Il faut se rappeler que Moscou reproche à Kiev de ne pas respecter les termes de l’accord de Minsk accordant temporairement l’autonomie locale des régions de Donestk et de Lougansk. En effet, les Ukrainiens ne veulent pas de cet accord signé par l’ancien président Petro Porochenko alors que l’armée ukrainienne était en position de faiblesse. Toutefois, des négociations discrètes seraient en préparation pour tenter de débloquer la situation.

La réunion annuelle des ministres de l’Organisation pour la sécurité et la coopération en Europe (OSCE) dont les États-Unis et la Russie sont tous deux membres, va se tenir en fin de semaine à Stockholm en présence du secrétaire d’État américain Anthony Blinken et du ministre russe des Affaire étrangères, Sergueï Lavrov. C’est la première fois depuis 2017 que les représentants américain et russe seront présents ensembles à cette réunion.

Mais, par ailleurs, les Américains et les Russes semblent renouer avec la course aux armements, le président Poutine ayant annoncé le 30 novembre l’essai d’armes hypersoniques (le Zirkon) tirées depuis des navires de surface et de sous-marins pouvant évoluer à Mach 9(1). Pour lui, c’est la réponse nécessaire aux « actions occidentales ». Ces armes devraient être livrées à la marine russe à partir de 2022. Plus inquiétant, il a sommé les Occidentaux de ne pas « franchir la ligne rouge » en Ukraine, en particulier en délivrant des armements sophistiqués (Kiev aurait reçu des missiles anti-chars américains Javelin).

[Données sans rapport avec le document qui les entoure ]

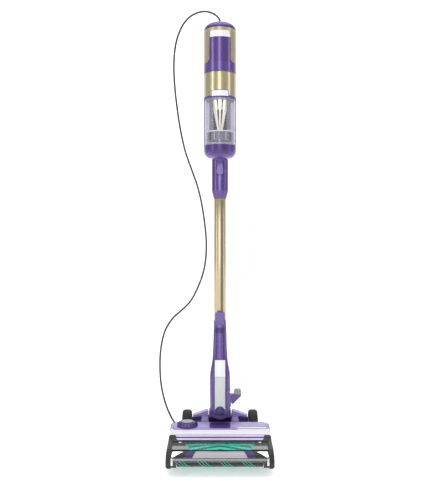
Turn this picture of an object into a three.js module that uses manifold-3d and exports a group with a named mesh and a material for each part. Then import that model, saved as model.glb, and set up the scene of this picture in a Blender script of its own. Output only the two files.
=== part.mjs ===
// A corded upright stick vacuum: a powered floor head, a two-way swivel neck, a metal wand and a
// handset with a cyclone dust cup. Millimetres, +Z up, the front faces -Y, and the origin is on the
// floor under the middle of the vacuum, measured without its mains lead.
import * as THREE from "three";
import { mergeVertices } from "three/addons/utils/BufferGeometryUtils.js";
import Module from "manifold-3d";

const wasm = await Module();
wasm.setup();

// ---- Driving dimensions -------------------------------------------------------------------------
const GAP = 0.3; // between neighbouring pieces
const RUN = 0.35; // radial clearance round a turning shaft

const HEAD_HALF = 134; // half the floor head's width
const COVER_HALF = 121; // half the width between the cheeks
const HEAD_BACK = 40; // rear face of the head's top cover
const BAY_HALF = 109; // half the width of the roller bay
const BAY_BACK = -48; // rear wall of the roller bay
const ROLLER = { y: -115, z: 19, r: 18 }; // soft front roller
const BRUSH = { y: -76, z: 22, r: 19.5 }; // bristle roll behind it
const MOTOR = { y: -10, z: 32, r: 16 }; // roll drive motor
const BELT_X = { brush: 114, roller: 118 }; // inner faces of the two belt runs
const BELT_WIDTH = 3;
const BELT_THICK = 1.5;
const PULLEY = { roll: 9, motor: 5 }; // belt pulley radii

const WHEEL = { y: 91, z: 45, r: 45, inner: 78, outer: 104 };
const ARM = { inner: 32, outer: 52 }; // carriage arms each side of the yoke
const PITCH = { y: 80, z: 60, pin: 6 }; // recline axis, along X
const SWIVEL = { z: 108, pin: 8, cap: 12.7 }; // roll axis, along Y
const YOKE_HALF = 29.5;

const WAND_Y = 35; // the wand's axis; the groups above the yoke are built about it
const NECK_TOP = 346;
const WAND_R = 16.2;
const WAND_WALL = 1.5;
const WAND_TOP = 672.7;
const SOCKET = { low: 673, shoulder: 696, high: 790, r: 22.5 };
const BORE = 14.5; // airway radius

const BARREL = { y: -70, r: 42 }; // handset barrel, measured from the wand's axis
const LID = { low: 771, high: 804 };
const CUP = { low: 804.3, high: 927.8 };
const BAND = { low: 928.1, high: 989 };
const HOUSING = { low: 989.3, step: 1014, high: 1095 };
const CAP_TOP = 1124;
const DUCT_HALF = 20;
const HANDLE_HALF = 15;

const DIAL = { x: -86, y: -2, r: 28, bore: 15 }; // scent dial on the head's top cover

const CORD_D = 5.5;
const COIL = { x: 0, y: 200, mean: 44, columns: 5, layers: 5 };
const GLAND = { x: 0, y: WAND_Y + 82, low: 1128 + GAP, high: 1165 };
const SEAM = 0.66; // share of the cord's route that hangs from the handset

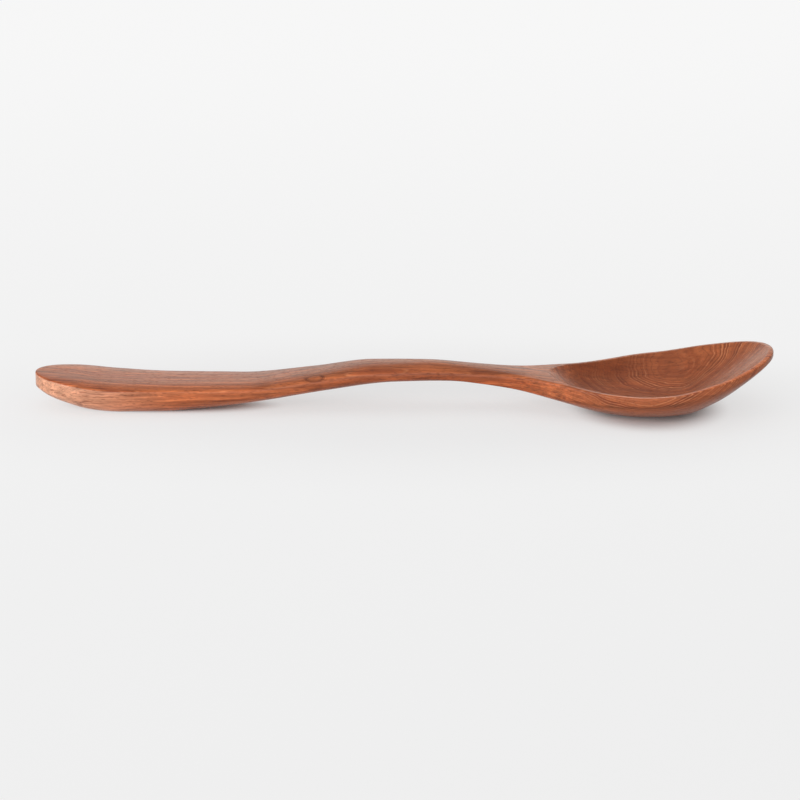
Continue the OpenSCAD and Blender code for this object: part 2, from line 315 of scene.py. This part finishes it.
# The hollow: a smooth sheet from its floor line up to its edge. It has a line for each station of the
# rim, and WAY is the direction of that line from the edge to the hollow's own middle

RIM = np.arange(HEEL, LAST + 1)
CENTRE_X = MIDDLE[RIM].copy()
CENTRE_X[:HEEL_N] = mix(HEEL_X + HEEL_RUN, MIDDLE[HEEL_STOP], steps(HEEL_N, last=False))
WAY = np.c_[CENTRE_X, 0 * CENTRE_X] - SKIN[RIM, 0, :2]
WAY_RUN = np.linalg.norm(WAY, axis=1)
WAY /= WAY_RUN[:, None]
EDGES = np.c_[SKIN[RIM, 0, :2] + EASE * WAY, SKIN[RIM, 0, 2]]
EDGE_X, EDGE_Y, EDGE_Z = EDGES[np.argsort(EDGES[:, 0], kind="stable")].T
FLOOR_XS = np.concatenate([EDGES[:1, 0], along(FLOOR_AT), EDGES[-1:, 0]])
FLOOR_YS = keel_z(along(FLOOR_AT)) + FLOOR_T * np.array(WOOD_SHARES)
FLOOR_YS = np.concatenate([EDGES[:1, 2], FLOOR_YS, EDGES[-1:, 2]])


def hollow_z(x, y):
    """Hollow at a place: level with its floor line in the middle, up to its edge."""
    w = np.sqrt(np.interp(x, EDGE_X, EDGE_Y**2))
    outer = np.where(np.abs(y) > 0, 1.0, 0.0)
    s = np.clip(np.divide(np.abs(y), w, out=outer, where=w > TINY), 0, 1)
    steep = curve(along(WALL_AT), WALL_POWERS, x)
    return mix(curve(FLOOR_XS, FLOOR_YS, x), np.interp(x, EDGE_X, EDGE_Z), s**steep)


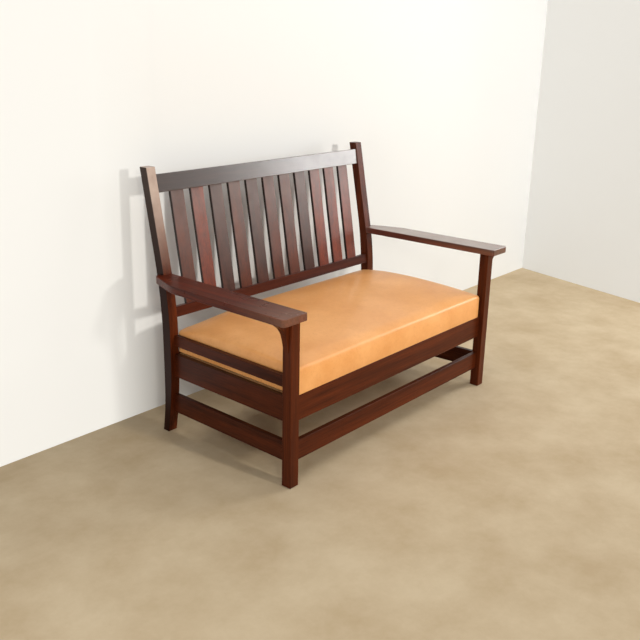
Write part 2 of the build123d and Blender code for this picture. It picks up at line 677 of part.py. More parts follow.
def settle():
    """All pieces by name."""
    stretcher_front, front_low = cross_rail(FRONT_INNER, RAIL_SETBACK, STRETCHER_BOTTOM, STRETCHER_DEPTH)
    seat_bottom = SEAT_HEIGHT - SEAT_RAIL_DEPTH
    seat_front, front_high = cross_rail(FRONT_INNER, RAIL_SETBACK, seat_bottom, SEAT_RAIL_DEPTH)
    seat_rear, rear_high = cross_rail(BACK_INNER, REAR_RAIL_FRONT, seat_bottom, SEAT_RAIL_DEPTH)
    stretcher_side, side_low = side_rail(STRETCHER_BOTTOM, STRETCHER_DEPTH, True)
    seat_side, side_high = side_rail(seat_bottom, SEAT_RAIL_DEPTH, True)
    upper_side, side_upper = side_rail(UPPER_RAIL_BOTTOM, UPPER_RAIL_DEPTH, False)
    lower_back, lower_cut = panel_rail(0, LOWER_RAIL_DEPTH)
    crest, crest_cut = panel_rail(CREST_CLIMB, CREST_DEPTH)
    slats = [slat(index) for index in range(SLAT_COUNT)]
    housings = [cutter for _, cutter in slats]
    post_front_right = front_post([front_low, front_high, side_low, side_high, side_upper])
    post_back_right = back_post([rear_high, side_low, side_high, side_upper, lower_cut, crest_cut])
    right_arm = arm()
    right_corbel = corbel()

    side_screws = side_screw_places() + block_screw_places()
    hole = screw_hole()
    cross_holes = [place * hole for place in cleat_screw_places()]
    side_holes = [place * hole for place in side_screws]
    block_holes = side_holes + [mirrored(cut) for cut in side_holes]
    seat_front = seat_front - cross_holes - block_holes
    seat_rear = seat_rear - cross_holes - block_holes
    seat_side = seat_side - side_holes
    front_cleat = long_cleat(RAIL_INNER, FRONT_INNER, 1) - cross_holes
    rear_cleat = long_cleat(REAR_RAIL_FRONT, BACK_INNER, -1) - cross_holes
    right_cleat = side_cleat() - side_holes
    front_block = corner_block(RAIL_INNER, 1) - side_holes
    rear_block = corner_block(REAR_RAIL_FRONT, -1) - side_holes
    screw = screw_form()
    screws = [place * screw for place in cleat_screw_places()]
    for place in side_screws:
        screws += [place * screw, mirrored(place * screw)]

    pieces = {
        "crest_rail": crest - housings,
        "lower_back_rail": lower_back - housings,
        "front_seat_rail": seat_front,
        "rear_seat_rail": seat_rear,
        "front_stretcher": stretcher_front,
        "front_cleat": front_cleat,
        "rear_cleat": rear_cleat,
        "seat_screws": Compound(screws),
        "seat_cushion": seat_cushion(),
    }
    for index, (piece, _) in enumerate(slats):
        pieces[f"back_slat_{index + 1:02d}"] = piece
    pairs = {
        "front_post": post_front_right,
        "back_post": post_back_right,
        "seat_rail": seat_side,
        "upper_side_rail": upper_side,
        "stretcher": stretcher_side,
        "arm": right_arm,
        "corbel": right_corbel,
        "cleat": right_cleat,
        "front_corner_block": front_block,
        "rear_corner_block": rear_block,
    }
    for name, piece in pairs.items():
        pieces[f"right_{name}"] = piece
        pieces[f"left_{name}"] = mirrored(piece)
    pieces.update(deck_parts())
    return pieces


os.makedirs("parts", exist_ok=True)
for node, shape in settle().items():
    export_step(shape, f"parts/{node}.step")
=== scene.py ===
import math

import bmesh
import bpy
from mathutils import Matrix, Vector


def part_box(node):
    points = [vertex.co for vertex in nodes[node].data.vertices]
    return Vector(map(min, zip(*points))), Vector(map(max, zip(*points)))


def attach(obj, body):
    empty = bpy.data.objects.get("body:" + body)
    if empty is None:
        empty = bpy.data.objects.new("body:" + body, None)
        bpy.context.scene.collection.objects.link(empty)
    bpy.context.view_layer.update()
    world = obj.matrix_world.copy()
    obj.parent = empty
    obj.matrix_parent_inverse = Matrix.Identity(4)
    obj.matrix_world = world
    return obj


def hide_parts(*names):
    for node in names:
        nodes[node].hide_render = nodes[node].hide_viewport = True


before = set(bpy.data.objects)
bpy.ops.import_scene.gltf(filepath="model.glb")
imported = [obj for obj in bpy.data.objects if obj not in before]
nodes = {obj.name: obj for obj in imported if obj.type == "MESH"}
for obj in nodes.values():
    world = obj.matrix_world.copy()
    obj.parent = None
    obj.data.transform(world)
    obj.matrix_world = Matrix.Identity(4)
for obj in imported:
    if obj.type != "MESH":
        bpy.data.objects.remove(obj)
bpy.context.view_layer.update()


# Helpers

def colour(code):
    """sRGB hex to the linear RGBA that the shaders take."""
    parts = [int(code[i:i + 2], 16) / 255 for i in (1, 3, 5)]
    return tuple(c / 12.92 if c <= 0.04045 else ((c + 0.055) / 1.055) ** 2.4 for c in parts) + (1.0,)


def add(tree, kind, inputs=None, **settings):
    """Adds a node with its settings, and fills or links its inputs."""
    node = tree.nodes.new(kind)
    for name, value in settings.items():
        setattr(node, name, value)
    for key, value in (inputs or {}).items():
        if isinstance(value, bpy.types.NodeSocket):
            tree.links.new(value, node.inputs[key])
        else:
            node.inputs[key].default_value = value
    return node


def new_material(name):
    """An empty material, its tree and its output node."""
    material = bpy.data.materials.new(name)
    material.use_nodes = True
    material.node_tree.nodes.clear()
    output = material.node_tree.nodes.new("ShaderNodeOutputMaterial")
    return material, material.node_tree, output


def dress(node, material):
    """Gives a CAD node its finish."""
    for slot in nodes[node].material_slots:
        slot.material = material


def mesh_piece(name, mesh, material):
    """An object for a mesh that is already in its place."""
    piece = bpy.data.objects.new(name, mesh)
    bpy.context.scene.collection.objects.link(piece)
    mesh.materials.clear()
    mesh.materials.append(material)
    return piece


def evaluated(piece):
    """The piece's mesh with its modifiers applied."""
    graph = bpy.context.evaluated_depsgraph_get()
    return bpy.data.meshes.new_from_object(piece.evaluated_get(graph))


# Camera

YAW, PITCH, ROLL = (math.radians(angle) for angle in (50.067, -18.162, 1.197))
CAMERA_AT = Vector((-2.5251, -2.0576, 1.4361))
FOCAL_SHARE = 847.31 / 640          # focal length over the frame's width

ahead = Vector((math.cos(PITCH) * math.sin(YAW), math.cos(PITCH) * math.cos(YAW), math.sin(PITCH)))
level = Vector((math.cos(YAW), -math.sin(YAW), 0))
upright = level.cross(ahead)
right = level * math.cos(ROLL) + upright * math.sin(ROLL)
above = upright * math.cos(ROLL) - level * math.sin(ROLL)
lens = bpy.data.cameras.new("camera")
lens.sensor_width = 36.0
lens.lens = 36.0 * FOCAL_SHARE
lens.clip_start = 0.05
lens.clip_end = 60
camera = bpy.data.objects.new("camera", lens)
camera.matrix_world = Matrix.Translation(CAMERA_AT) @ Matrix((right, above, -ahead)).transposed().to_4x4()
bpy.context.scene.collection.objects.link(camera)
bpy.context.scene.camera = camera
bpy.context.scene.view_settings.view_transform = "Standard"


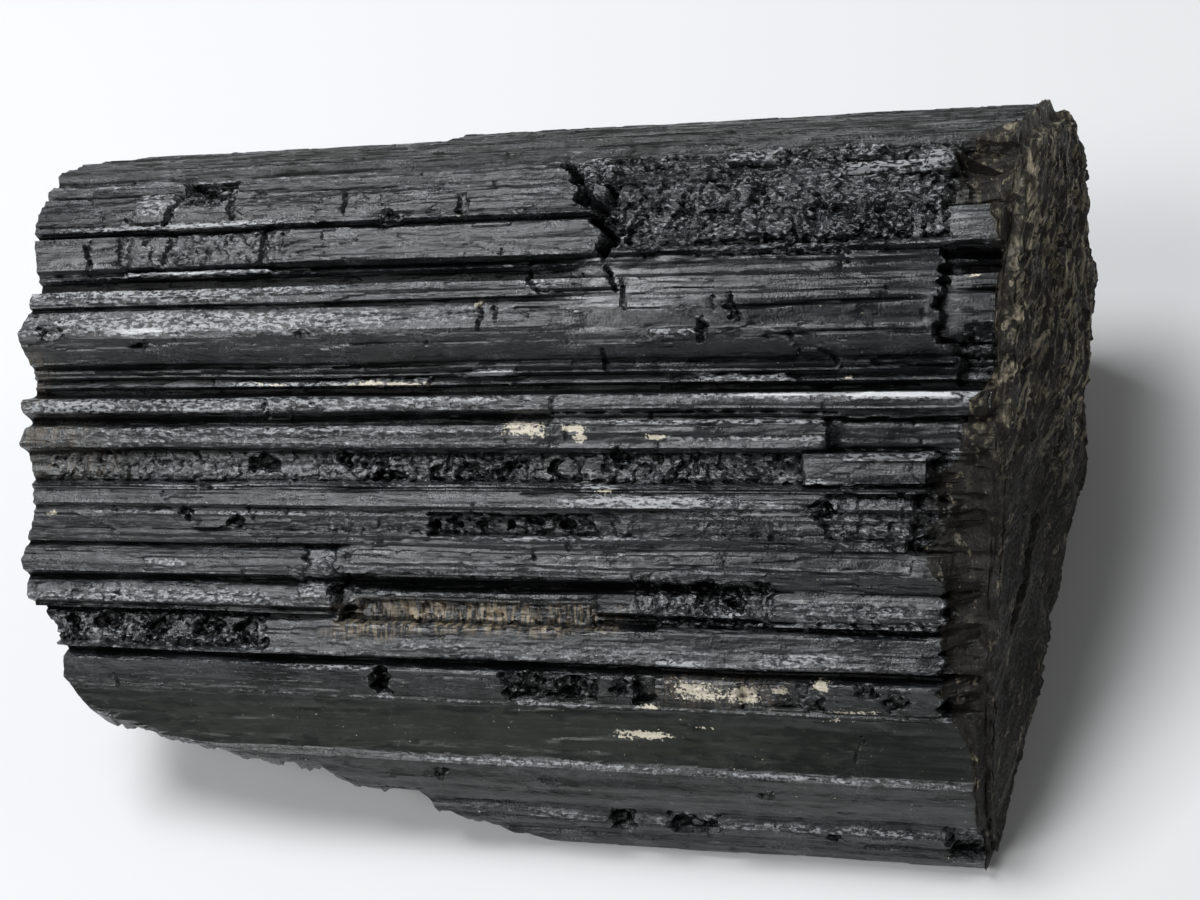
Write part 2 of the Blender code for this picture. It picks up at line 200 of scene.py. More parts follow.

Bien sûr, il n’a pas défini où se situait exactement cette « ligne rouge ».

Une intense guerre diplomatique se livre également, chaque partie expulsant nombre de diplomates en poste dans leurs pays respectifs. En 2022, 55 diplomates russes devront avoir quitté les États-Unis car une nouvelle loi impose un séjour maximum de trois ans (cinq ans pour les autres nationalités). En théorie, ces diplomates peuvent être remplacés. Il n’empêche que les représentations diplomatiques des deux pays fonctionnent avec un personnel insuffisant en nombre pour assurer le travail quotidien comme la délivrance de visas.
Enfin et peut-être la plus importante aujourd’hui, la guerre médiatique qui est menée entre les « Atlantistes » et les « pro-Kremlin ». La désinformation est partout prolongée par des déclarations orientées des uns et des autres. Chaque camp se présente comme la « victime » des intentions malignes de l’adversaire. Au minimum, le climat est malsain et peut amener à des dérapages incontrôlés.

1. Voir : « Missile russe hypersonique, la fin des groupes aéronavals ? » du 13 octobre 2021.